EuRIC Textiles is pressing for even stronger circularity rules, arguing that textile recycling is still limited to less than 1% of materials being recycled into new clothing. Recycling Europe Textiles wants mandatory, staged recycled-content targets, traceability rules, and use of the Digital Product Passport. That policy mix is important because it changes the economics. Mandatory recycled content does not just reward recyclers; it forces the market to absorb output instead of treating recycled fibre like a virtue-signaling side project.

What to watch if you want to know whether this is becoming a real market

The signs of maturity are not the slogans. They are the contracts, the standards, and the prices. Watch for these proof points:

  • Long-term offtake agreements that lock in purchase volumes, not just pilot-test enthusiasm.
  • Recycled-content mandates that force brands to use recycled fibre in actual product lines.
  • Traceability systems, especially the Digital Product Passport, that make fibre composition harder to fake.
  • Sorting and pre-processing hubs that can deliver consistent feedstock at industrial scale.
  • Producers paying the real costs of collection, sorting and recycling instead of pushing them downstream.

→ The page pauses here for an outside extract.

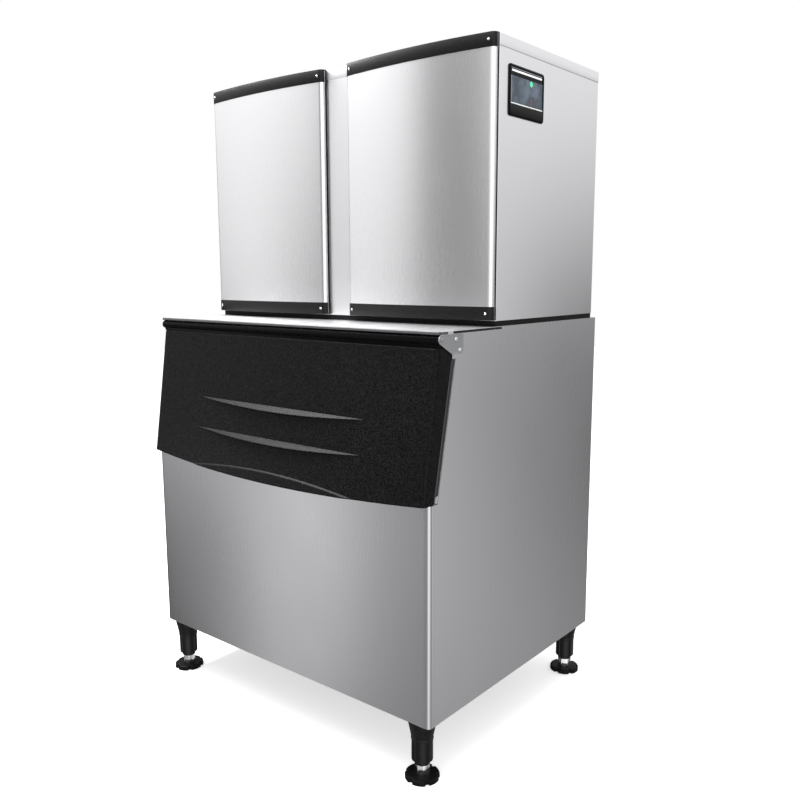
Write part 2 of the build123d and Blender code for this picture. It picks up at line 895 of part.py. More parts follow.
def bowed_plan(x0, x1, inset):
    """Plan outline of a front panel: a bowed face between two rounded ends."""
    low, high = x0 + inset, x1 - inset
    face_y = panel_face_y + inset
    middle = (low + high) / 2
    outline = make_face(
        Line((low, panel_back_y), (low, face_y))
        + ThreePointArc((low, face_y), (middle, face_y - panel_bow), (high, face_y))
        + Line((high, face_y), (high, panel_back_y))
        + Line((high, panel_back_y), (low, panel_back_y))
    )
    front = outline.vertices().sort_by(Axis.Y)[:2]
    return fillet(front, panel_corner - inset)


def panel_point(x, x0, x1, inset):
    """Point and outward direction on the arc of bowed_plan, at x."""
    half = (x1 - x0) / 2 - inset
    radius = (half ** 2 + panel_bow ** 2) / (2 * panel_bow)
    away = x - (x0 + x1) / 2
    back = math.sqrt(radius ** 2 - away ** 2)
    y = panel_face_y + inset - panel_bow + radius - back
    return y, (away / radius, -back / radius, 0)


def build_front_panels():
    """Two bowed stainless panels, each with a black cap at its top and bottom."""
    low = head_bottom + panel_bottom_gap
    high = head_top
    x0, x1 = panel_gap / 2, half_width
    proud = cap_wall + cap_fit
    ends = (x0 + proud, x1 - proud)
    skin = plan_prism(
        bowed_plan(*ends, 0) - bowed_plan(*ends, panel_sheet), low + cap_end, high - cap_end
    )
    screws = []
    for place, z0, z1 in (("bottom", low, low + cap_height), ("top", high - cap_height, high)):
        cap = plan_prism(bowed_plan(*ends, -proud), z0, z1)
        inner_low = z0 + cap_end if place == "bottom" else z0 - 1
        inner_high = z1 - cap_end if place == "top" else z1 + 1
        cap -= plan_prism(bowed_plan(*ends, -cap_fit), inner_low, inner_high)
        for x in (x0 + screw_inset, x1 - screw_inset):
            face_y, outward = panel_point(x, *ends, -proud)
            seat = Vector(x, face_y, (z0 + z1) / 2)
            axis = Vector(*outward)
            hole = rod(screw_hole_radius, seat - axis * screw_grip, seat + axis)
            cap -= hole
            skin -= hole
            screws.append(pan_screw(seat, axis, screw_grip))
        parts["panel_cap_" + place + "_right"] = cap
        parts["panel_cap_" + place + "_left"] = mirrored(cap)
    parts["front_panel_right"] = skin
    parts["front_panel_left"] = mirrored(skin)
    parts["cap_screws"] = both_sides(screws)


def build_display():
    """Display frame let into the right side panel, with its screen."""
    span_y, span_z = display_size
    mid_y, mid_z = display_centre
    plane = Plane(origin=(half_width, mid_y, mid_z), x_dir=(0, 1, 0), z_dir=(1, 0, 0))
    outer = extrude(plane * RectangleRounded(span_y, span_z, display_corner), amount=display_frame_depth)
    outer = chamfer(outer.faces().sort_by(Axis.X)[-1].edges(), display_chamfer)
    inset = display_frame_border / 2 + seat_gap
    tub = extrude(
        plane * Rectangle(span_y - 2 * inset, span_z - 2 * inset), amount=-display_tub
    )
    frame = outer + tub
    screen_y = span_y - 2 * display_frame_border
    screen_z = span_z - 2 * display_frame_border - display_bar
    spot = plane * Pos(0, display_bar / 2, 0)
    well = extrude(spot * Rectangle(screen_y, screen_z), amount=display_frame_depth)
    frame -= well
    parts["display_frame"] = frame
    parts["display_screen"] = extrude(
        spot * Rectangle(screen_y - 2 * seat_gap, screen_z - 2 * seat_gap),
        amount=display_frame_depth - screen_recess,
    )


# Inside the head

def build_evaporator(name, x_mid):
    """Cube evaporator: a plate with crossing fins in a frame that carries the curtain."""
    half = evaporator_width / 2
    low = evaporator_bottom_z
    high = low + evaporator_height
    back = evaporator_back_y
    front = back - evaporator_plate - evaporator_depth
    grid = block(x_mid - half, x_mid + half, front, back, low, high)
    cell_x = (evaporator_width - fin) / evaporator_columns
    cell_z = (evaporator_height - fin) / evaporator_rows
    pocket = Box(cell_x - fin, evaporator_depth, cell_z - fin)
    centres = [
        Pos(
            x_mid - half + fin / 2 + cell_x * (column + 0.5),
            front + evaporator_depth / 2,
            low + fin / 2 + cell_z * (row + 0.5),
        )
        for column in range(evaporator_columns)
        for row in range(evaporator_rows)
    ]
    grid -= [place * pocket for place in centres]

    pivot_y_here = front - curtain_pivot_gap
    pivot_z_here = high + frame_top_rise - curtain_pivot_drop
    for side in (-1, 1):
        x_in = x_mid + side * half
        x_out = x_mid + side * (half + frame_side)
        cheek = side_prism(
            [
                (pivot_y_here - cheek_margin, pivot_z_here - cheek_margin),
                (pivot_y_here - cheek_margin, high + frame_top_rise),
                (head_rear_y - 2 * sheet, high + frame_top_rise),
                (head_rear_y - 2 * sheet, low - cheek_foot),
                (front, low - cheek_foot),
                (front, pivot_z_here - cheek_margin),
            ],
            min(x_in, x_out),
            max(x_in, x_out),
        )
        cheek -= rod(
            curtain_pin_radius + pin_clearance,
            (min(x_in, x_out) - 1, pivot_y_here, pivot_z_here),
            (max(x_in, x_out) + 1, pivot_y_here, pivot_z_here),
        )
        grid += cheek
    parts["evaporator_" + name] = grid

    span = half - seat_gap * 3
    tube = rod(
        curtain_tube_radius,
        (x_mid - span, pivot_y_here, pivot_z_here),
        (x_mid + span, pivot_y_here, pivot_z_here),
    )
    tube += rod(
        curtain_pin_radius,
        (x_mid - half - frame_side + 1, pivot_y_here, pivot_z_here),
        (x_mid + half + frame_side - 1, pivot_y_here, pivot_z_here),
    )
    foot_z = pivot_z_here - curtain_drop
    y_hang = pivot_y_here
    bend_z = foot_z + 3 * curtain_curve
    profile = make_face(
        Polyline(
            (y_hang - curtain_sheet / 2, pivot_z_here),
            (y_hang + curtain_sheet / 2, pivot_z_here),
            (y_hang + curtain_sheet / 2, bend_z),
            (y_hang + curtain_curve, foot_z),
            (y_hang + curtain_curve - curtain_sheet, foot_z - 1),
            (y_hang - curtain_sheet / 2, bend_z - 1),
            close=True,
        )
    )
    sheet_face = Plane(origin=(x_mid - span, 0, 0), x_dir=(0, 1, 0), z_dir=(1, 0, 0)) * profile
    curtain = tube + extrude(sheet_face, amount=2 * span, dir=(1, 0, 0))
    parts["water_curtain_" + name] = curtain

    bar_z = high + distributor_radius + seat_gap
    bar_y = front + evaporator_depth / 2
    pipe = rod(
        distributor_radius, (x_mid - half + seat_gap, bar_y, bar_z), (x_mid + half - seat_gap, bar_y, bar_z)
    )
    pipe -= rod(
        distributor_radius - distributor_wall,
        (x_mid - half + distributor_end, bar_y, bar_z),
        (x_mid + half - distributor_end, bar_y, bar_z),
    )
    return pipe


def build_ice_side():
    """Evaporators with their curtains, water distributors, trough and pump."""
    pipes = [build_evaporator(name, x) for name, x in zip(("left", "right"), evaporator_centres)]
    parts["water_distributors"] = pipes[0] + pipes[1]

    depth, height = trough_size
    x0 = -inner_half + seat_gap
    x1 = compartment_x - seat_gap
    y1 = head_rear_y - 2 * sheet - seat_gap
    y0 = y1 - depth
    z0 = trough_bottom_z
    trough = block(x0, x1, y0, y1, z0, z0 + height)
    trough = fillet(trough.edges().filter_by(Axis.X).group_by(Axis.Z)[0], trough_round)
    hollow = block(
        x0 + trough_wall,
        x1 - trough_wall,
        y0 + trough_wall,
        y1 - trough_wall,
        z0 + trough_wall,
        z0 + through,
    )
    hollow = fillet(
        hollow.edges().filter_by(Axis.X).group_by(Axis.Z)[0], trough_round - trough_wall
    )
    parts["water_trough"] = trough - hollow

    pump_x = compartment_x - pump_radius - pump_clearance
    pump_y = (y0 + y1) / 2
    foot = z0 + trough_wall
    neck_z = foot + pump_base
    motor_z = foot + pump_neck_top
    pump = rod(pump_radius, (pump_x, pump_y, foot), (pump_x, pump_y, neck_z))
    pump += rod(pump_neck_radius, (pump_x, pump_y, neck_z), (pump_x, pump_y, motor_z))
    pump += rod(
        pump_motor_radius, (pump_x, pump_y, motor_z), (pump_x, pump_y, foot + pump_height)
    )
    parts["water_pump"] = pump

    wall_z0 = base_floor
    dividing = block(
        compartment_x,
        compartment_x + sheet,
        head_front_y + 2 * sheet + base_sheet,
        head_rear_y - 2 * sheet - base_sheet,
        wall_z0,
        head_top - 3 * sheet,
    )
    parts["compartment_wall"] = dividing


def build_machine_side():
    """Compressor, condenser coil, fan with its motor and shroud, control box."""
    x, y = compressor_place
    r = compressor_radius
    foot = base_floor + compressor_foot_height
    can = extrude(Pos(0, 0, foot) * Circle(r), amount=compressor_height)
    can = fillet(can.edges().group_by(Axis.Z)[-1], compressor_crown)
    can = fillet(can.edges().group_by(Axis.Z)[0], compressor_crown / 3)
    width, corner, thickness = compressor_plate
    feet = extrude(Pos(0, 0, foot) * RectangleRounded(width, width, corner), amount=thickness)
    for foot_x in (-compressor_foot_reach, compressor_foot_reach):
        for foot_y in (-compressor_foot_reach, compressor_foot_reach):
            feet += rod(
                compressor_foot_radius, (foot_x, foot_y, base_floor), (foot_x, foot_y, foot)
            )
    parts["compressor"] = Pos(x, y, 0) * (can + feet)

    cx, cy, cz = coil_centre
    width, depth, height = coil_size
    comb = block(cx - width / 2, cx + width / 2, cy - depth / 2, cy + depth / 2, cz - height / 2, cz + height / 2)
    pitch = width / coil_fins
    gap = Box(pitch - coil_fin_sheet, depth, height - 2 * coil_tank)
    comb -= [
        Pos(cx - width / 2 + pitch * (index + 0.5), cy - coil_back, cz) * gap
        for index in range(coil_fins)
    ]
    legs_z = base_floor
    for side in (-1, 1):
        comb += block(
            cx + side * width / 2 - coil_leg,
            cx + side * width / 2 + coil_leg,
            cy - depth / 2,
            cy + depth / 2,
            legs_z,
            cz + height / 2,
        )
    parts["condenser_coil"] = comb

    face_y = cy + depth / 2
    hole = fan_radius + shroud_clearance
    shroud = block(
        cx - width / 2, cx + width / 2, face_y, face_y + shroud_depth, cz - height / 2, cz + height / 2
    )
    shroud -= block(
        cx - width / 2 + shroud_sheet,
        cx + width / 2 - shroud_sheet,
        face_y - 1,
        face_y + shroud_depth - shroud_sheet,
        cz - height / 2 + shroud_sheet,
        cz + height / 2 - shroud_sheet,
    )
    shroud -= rod(hole, (cx, face_y, cz), (cx, face_y + through, cz))
    parts["fan_shroud"] = shroud

    blade_y = face_y + shroud_depth - fan_width
    motor_y = blade_y + fan_width + motor_gap
    motor = rod(motor_radius, (cx, motor_y, cz), (cx, motor_y + motor_length, cz))
    arm_y = face_y + shroud_depth
    reach = width / 2 - coil_leg
    low, high = cz - motor_arm_half, cz + motor_arm_half
    back_y = arm_y + motor_gap + motor_arm
    motor += block(cx - reach, cx + reach, arm_y + motor_gap, back_y, low, high)
    for side in (-1, 1):
        foot_x = cx + side * (reach - motor_arm_foot)
        motor += block(foot_x - motor_arm_foot, foot_x + motor_arm_foot, arm_y, back_y, low, high)
    shaft_y = blade_y + fan_shaft_cap + seat_gap
    motor += rod(fan_shaft_radius, (cx, shaft_y, cz), (cx, motor_y + 1, cz))
    parts["fan_motor"] = motor

    hub = rod(fan_hub_radius, (cx, blade_y, cz), (cx, blade_y + fan_width, cz))
    fan = hub
    for index in range(fan_blades):
        sections = []
        for height, (chord, pitch) in ((fan_hub_radius - blade_sink, blade_root), (fan_radius, blade_tip)):
            place = Plane(origin=(0, 0, height), x_dir=Vector(1, pitch, 0), z_dir=(0, 0, 1))
            sections.append(place * Rectangle(chord, blade_sheet))
        blade = loft(sections)
        turn = Rot(0, 360 / fan_blades * index, 0)
        fan += Pos(cx, blade_y + fan_width / 2, cz) * turn * blade
    fan -= rod(
        fan_shaft_radius + pin_clearance,
        (cx, blade_y + fan_shaft_cap, cz),
        (cx, blade_y + through, cz),
    )
    parts["fan_blade"] = fan

    bw, bd, bh = control_box_size
    mid_y, mid_z = display_centre
    box_x1 = inner_half - seat_gap
    span_z = display_size[1]
    box = block(box_x1 - bw, box_x1, mid_y - bd / 2, mid_y + bd / 2, mid_z - bh / 2, mid_z + bh / 2)
    box -= block(
        box_x1 - bw + sheet * 2,
        box_x1 + 1,
        mid_y - display_size[0] / 2,
        mid_y + display_size[0] / 2,
        mid_z - span_z / 2,
        mid_z + span_z / 2,
    )
    parts["control_box"] = box


def main():
    """Build every piece, centre the model on its bounding box and write the files."""
    build_bin_shell()
    build_bin_inside()
    build_deck()
    build_hinges()
    build_door()
    build_legs()
    build_head_case()
    build_front_panels()
    build_display()
    build_ice_side()
    build_machine_side()
    boxes = [shape.bounding_box() for shape in parts.values()]
    middle = (min(box.min.Y for box in boxes) + max(box.max.Y for box in boxes)) / 2
    print("moved along y by", -middle)
    os.makedirs("parts", exist_ok=True)
    for name, shape in parts.items():
        export_step(Pos(0, -middle, 0) * shape, "parts/" + name + ".step")


main()
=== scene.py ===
"""Looks of a modular ice machine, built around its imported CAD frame.

Sizes are millimetres from the bin's front panel (y = 0) and the floor (z = 0), as a
maker would measure them. The Bench turns them into the row frame, in metres.
"""

from __future__ import annotations

import json
import logging
import math
import sys
from dataclasses import dataclass, field
from enum import Enum
from functools import reduce

import bmesh
import bpy
import numpy as np
from mathutils import Matrix, Vector

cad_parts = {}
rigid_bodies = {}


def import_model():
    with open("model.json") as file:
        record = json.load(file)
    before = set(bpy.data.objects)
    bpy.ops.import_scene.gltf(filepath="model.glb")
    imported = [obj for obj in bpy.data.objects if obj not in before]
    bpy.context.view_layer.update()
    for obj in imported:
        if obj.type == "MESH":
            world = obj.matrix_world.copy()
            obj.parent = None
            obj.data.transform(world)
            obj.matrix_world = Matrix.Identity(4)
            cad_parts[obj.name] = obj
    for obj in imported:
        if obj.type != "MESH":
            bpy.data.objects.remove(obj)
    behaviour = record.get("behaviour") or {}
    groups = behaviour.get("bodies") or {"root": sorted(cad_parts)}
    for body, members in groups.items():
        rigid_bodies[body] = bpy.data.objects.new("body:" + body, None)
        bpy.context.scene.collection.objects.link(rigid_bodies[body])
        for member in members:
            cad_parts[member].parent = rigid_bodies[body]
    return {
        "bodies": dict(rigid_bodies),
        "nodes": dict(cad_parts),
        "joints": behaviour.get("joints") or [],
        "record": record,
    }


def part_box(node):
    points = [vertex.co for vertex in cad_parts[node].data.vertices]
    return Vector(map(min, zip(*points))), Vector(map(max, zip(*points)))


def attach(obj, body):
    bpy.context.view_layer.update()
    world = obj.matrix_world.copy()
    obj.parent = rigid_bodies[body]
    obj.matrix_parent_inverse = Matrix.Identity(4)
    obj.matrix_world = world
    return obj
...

That is what turns a policy story into a market. Europe now has more regulation, more infrastructure ambition, and more industrial players than it did a few years ago. What it still does not have, at enough scale, is the one thing that makes circularity feel less like a promise and more like a business: brands buying the output, season after season, because they have to, not because it photographs well.

The future of textile recycling in Europe will not be decided by another glossy circularity pledge. It will be decided by whether the market finally treats recycled fibre like a material with value, not a sustainability accessory.